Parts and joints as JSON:
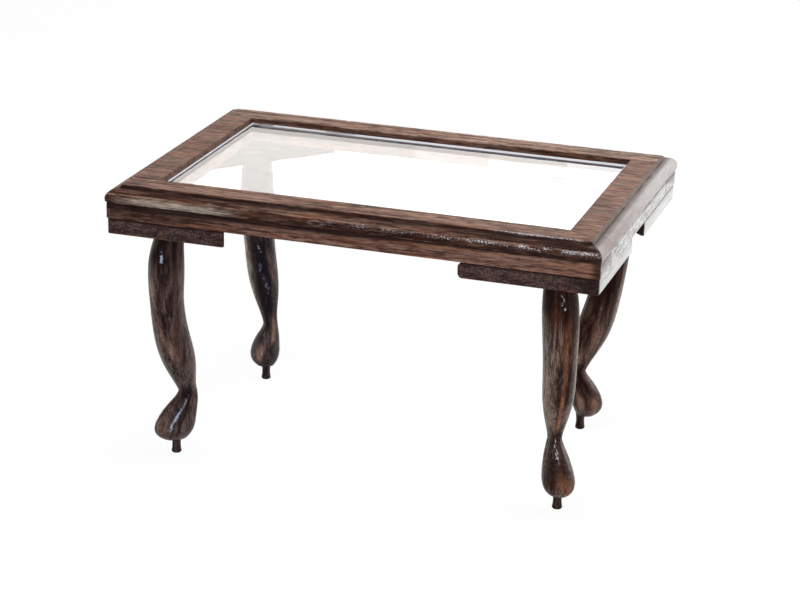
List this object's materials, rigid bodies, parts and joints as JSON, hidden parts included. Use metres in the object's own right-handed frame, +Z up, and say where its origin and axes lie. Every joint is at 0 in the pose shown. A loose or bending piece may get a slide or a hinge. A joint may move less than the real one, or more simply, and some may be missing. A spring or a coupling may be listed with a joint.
{
  "type": "display table",
  "caption": "Miniature display table: clear pane let into a moulded wooden frame, apron and corner blocks below, on cabriole legs.",
  "frame": {"origin": "on the floor under the middle of the top", "axes": "+X along the long side, +Y to the back, +Z up; the front faces -Y"},
  "size_m": [0.1016, 0.0678, 0.0598],
  "materials": {
    "frame_wood": "dark walnut stain, satin varnish, worn edges",
    "apron_wood": "dark walnut stain, satin varnish",
    "block_wood": "dark stain, thin matt varnish, fuzzy saw marks",
    "leg_wood": "dark walnut stain, glossy varnish, rubbed through on the curves",
    "clear_pane": "clear, polished"
  },
  "bodies": {
    "root": {"front_rail": "frame_wood", "back_rail": "frame_wood", "left_stile": "frame_wood", "right_stile": "frame_wood", "pane": "clear_pane", "front_apron": "apron_wood", "back_apron": "apron_wood", "left_apron": "apron_wood", "right_apron": "apron_wood", "block_front_left": "block_wood", "block_front_right": "block_wood", "block_back_left": "block_wood", "block_back_right": "block_wood", "leg_front_left": "leg_wood", "leg_front_right": "leg_wood", "leg_back_left": "leg_wood", "leg_back_right": "leg_wood"}
  },
  "joints": []
}
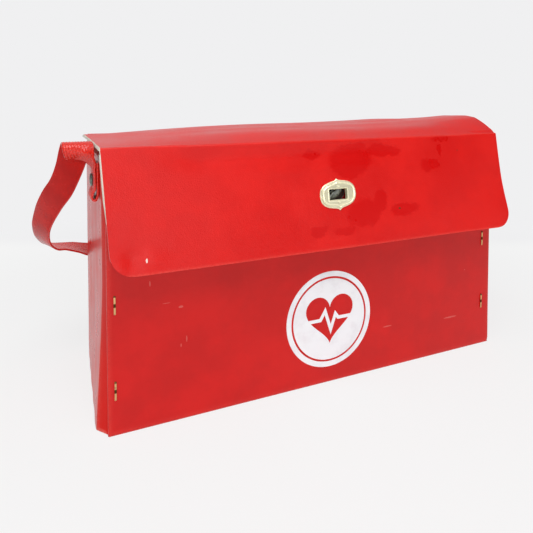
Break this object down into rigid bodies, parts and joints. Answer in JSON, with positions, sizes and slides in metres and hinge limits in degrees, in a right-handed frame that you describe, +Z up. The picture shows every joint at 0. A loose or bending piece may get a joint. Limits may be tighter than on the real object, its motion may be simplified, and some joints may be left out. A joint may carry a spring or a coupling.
{
  "type": "toy doctor case",
  "caption": "Flap-front toy doctor case in red leatherette over board, with stapled folded ends, a crowned hinged lid, a turn-lock clasp, a round print and a carrying strap.",
  "frame": {"origin": "middle of the case's footprint, on the surface that it stands on", "axes": "+X to the case's right as seen from the front, +Y to the back, +Z up; the flap faces -Y"},
  "size_m": [0.4236, 0.1824, 0.205],
  "materials": {
    "vinyl_panel": "smooth satin red leatherette",
    "vinyl_grained": "fine-grained semi-gloss red leatherette",
    "vinyl_strap": "red strap vinyl, embossed outside and smooth inside",
    "white_board": "white-lined paperboard with bare cut edges",
    "brass_plate": "pale brass-plated steel",
    "brass_wire": "dulled brass-coated staple wire",
    "steel_plate": "dull nickel-plated steel",
    "print_white": "white screen print, slightly worn"
  },
  "bodies": {
    "case": {"bottom_cover": "vinyl_panel", "bottom_board": "white_board", "front_cover": "vinyl_panel", "front_board": "white_board", "back_cover": "vinyl_panel", "back_board": "white_board", "left_end_cover": "vinyl_panel", "left_end_board": "white_board", "right_end_cover": "vinyl_panel", "right_end_board": "white_board", "lid_hinge_strip": "vinyl_panel", "lock_base": "steel_plate", "lock_washer": "steel_plate", "roundel_print": "print_white", "staples_front_left": "brass_wire", "staples_front_right": "brass_wire", "staples_back_left": "brass_wire", "staples_back_right": "brass_wire", "left_strap_rivet": "steel_plate", "right_strap_rivet": "steel_plate", "strap_washers": "steel_plate"},
    "lid": {"lid_cover": "vinyl_grained", "lid_board": "white_board", "flap_hinge_strip": "vinyl_grained"},
    "flap": {"flap_cover": "vinyl_grained", "flap_board": "white_board", "clasp_plate": "brass_plate", "clasp_backing": "steel_plate"},
    "button": {"turn_button": "steel_plate"},
    "strap": {"strap": "vinyl_strap"}
  },
  "joints": [
    {"name": "lid_hinge", "type": "hinge", "parent": "case", "child": "lid", "pos_m": [0, 0.065, 0.1895], "axis": [-1, 0, 0], "range_deg": [0, 180]},
    {"name": "flap_fold", "type": "hinge", "parent": "lid", "child": "flap", "pos_m": [0, -0.0673, 0.1895], "axis": [-1, 0, 0], "range_deg": [0, 100]},
    {"name": "button_turn", "type": "hinge", "parent": "case", "child": "button", "pos_m": [0.0015, -0.066, 0.1485], "axis": [0, -1, 0], "range_deg": [-40, 50]},
    {"name": "strap_swing", "type": "hinge", "parent": "case", "child": "strap", "pos_m": [0, -0.038, 0.1662], "axis": [1, 0, 0], "range_deg": [0, 270]}
  ]
}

● WHAT YOU ARE ASKED TO DO: Exactly reproduce every line of the records.

● SOLUTION BELOW:
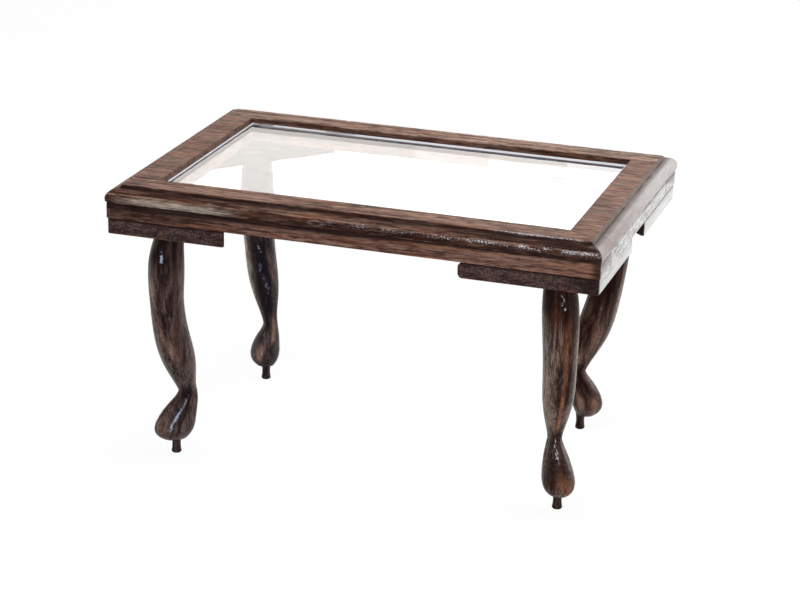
List this object's materials, rigid bodies, parts and joints as JSON, hidden parts included. Use metres in the object's own right-handed frame, +Z up, and say where its origin and axes lie. Every joint is at 0 in the pose shown. A loose or bending piece may get a slide or a hinge. A joint may move less than the real one, or more simply, and some may be missing. A spring or a coupling may be listed with a joint.
{
  "type": "display table",
  "caption": "Miniature display table: clear pane let into a moulded wooden frame, apron and corner blocks below, on cabriole legs.",
  "frame": {"origin": "on the floor under the middle of the top", "axes": "+X along the long side, +Y to the back, +Z up; the front faces -Y"},
  "size_m": [0.1016, 0.0678, 0.0598],
  "materials": {
    "frame_wood": "dark walnut stain, satin varnish, worn edges",
    "apron_wood": "dark walnut stain, satin varnish",
    "block_wood": "dark stain, thin matt varnish, fuzzy saw marks",
    "leg_wood": "dark walnut stain, glossy varnish, rubbed through on the curves",
    "clear_pane": "clear, polished"
  },
  "bodies": {
    "root": {"front_rail": "frame_wood", "back_rail": "frame_wood", "left_stile": "frame_wood", "right_stile": "frame_wood", "pane": "clear_pane", "front_apron": "apron_wood", "back_apron": "apron_wood", "left_apron": "apron_wood", "right_apron": "apron_wood", "block_front_left": "block_wood", "block_front_right": "block_wood", "block_back_left": "block_wood", "block_back_right": "block_wood", "leg_front_left": "leg_wood", "leg_front_right": "leg_wood", "leg_back_left": "leg_wood", "leg_back_right": "leg_wood"}
  },
  "joints": []
}
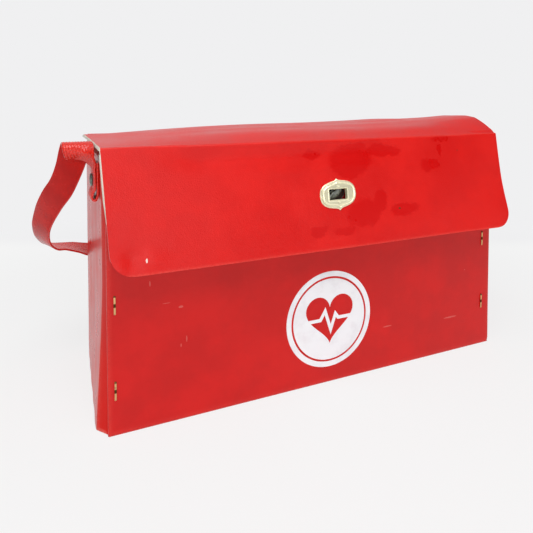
Break this object down into rigid bodies, parts and joints. Answer in JSON, with positions, sizes and slides in metres and hinge limits in degrees, in a right-handed frame that you describe, +Z up. The picture shows every joint at 0. A loose or bending piece may get a joint. Limits may be tighter than on the real object, its motion may be simplified, and some joints may be left out. A joint may carry a spring or a coupling.
{
  "type": "toy doctor case",
  "caption": "Flap-front toy doctor case in red leatherette over board, with stapled folded ends, a crowned hinged lid, a turn-lock clasp, a round print and a carrying strap.",
  "frame": {"origin": "middle of the case's footprint, on the surface that it stands on", "axes": "+X to the case's right as seen from the front, +Y to the back, +Z up; the flap faces -Y"},
  "size_m": [0.4236, 0.1824, 0.205],
  "materials": {
    "vinyl_panel": "smooth satin red leatherette",
    "vinyl_grained": "fine-grained semi-gloss red leatherette",
    "vinyl_strap": "red strap vinyl, embossed outside and smooth inside",
    "white_board": "white-lined paperboard with bare cut edges",
    "brass_plate": "pale brass-plated steel",
    "brass_wire": "dulled brass-coated staple wire",
    "steel_plate": "dull nickel-plated steel",
    "print_white": "white screen print, slightly worn"
  },
  "bodies": {
    "case": {"bottom_cover": "vinyl_panel", "bottom_board": "white_board", "front_cover": "vinyl_panel", "front_board": "white_board", "back_cover": "vinyl_panel", "back_board": "white_board", "left_end_cover": "vinyl_panel", "left_end_board": "white_board", "right_end_cover": "vinyl_panel", "right_end_board": "white_board", "lid_hinge_strip": "vinyl_panel", "lock_base": "steel_plate", "lock_washer": "steel_plate", "roundel_print": "print_white", "staples_front_left": "brass_wire", "staples_front_right": "brass_wire", "staples_back_left": "brass_wire", "staples_back_right": "brass_wire", "left_strap_rivet": "steel_plate", "right_strap_rivet": "steel_plate", "strap_washers": "steel_plate"},
    "lid": {"lid_cover": "vinyl_grained", "lid_board": "white_board", "flap_hinge_strip": "vinyl_grained"},
    "flap": {"flap_cover": "vinyl_grained", "flap_board": "white_board", "clasp_plate": "brass_plate", "clasp_backing": "steel_plate"},
    "button": {"turn_button": "steel_plate"},
    "strap": {"strap": "vinyl_strap"}
  },
  "joints": [
    {"name": "lid_hinge", "type": "hinge", "parent": "case", "child": "lid", "pos_m": [0, 0.065, 0.1895], "axis": [-1, 0, 0], "range_deg": [0, 180]},
    {"name": "flap_fold", "type": "hinge", "parent": "lid", "child": "flap", "pos_m": [0, -0.0673, 0.1895], "axis": [-1, 0, 0], "range_deg": [0, 100]},
    {"name": "button_turn", "type": "hinge", "parent": "case", "child": "button", "pos_m": [0.0015, -0.066, 0.1485], "axis": [0, -1, 0], "range_deg": [-40, 50]},
    {"name": "strap_swing", "type": "hinge", "parent": "case", "child": "strap", "pos_m": [0, -0.038, 0.1662], "axis": [1, 0, 0], "range_deg": [0, 270]}
  ]
}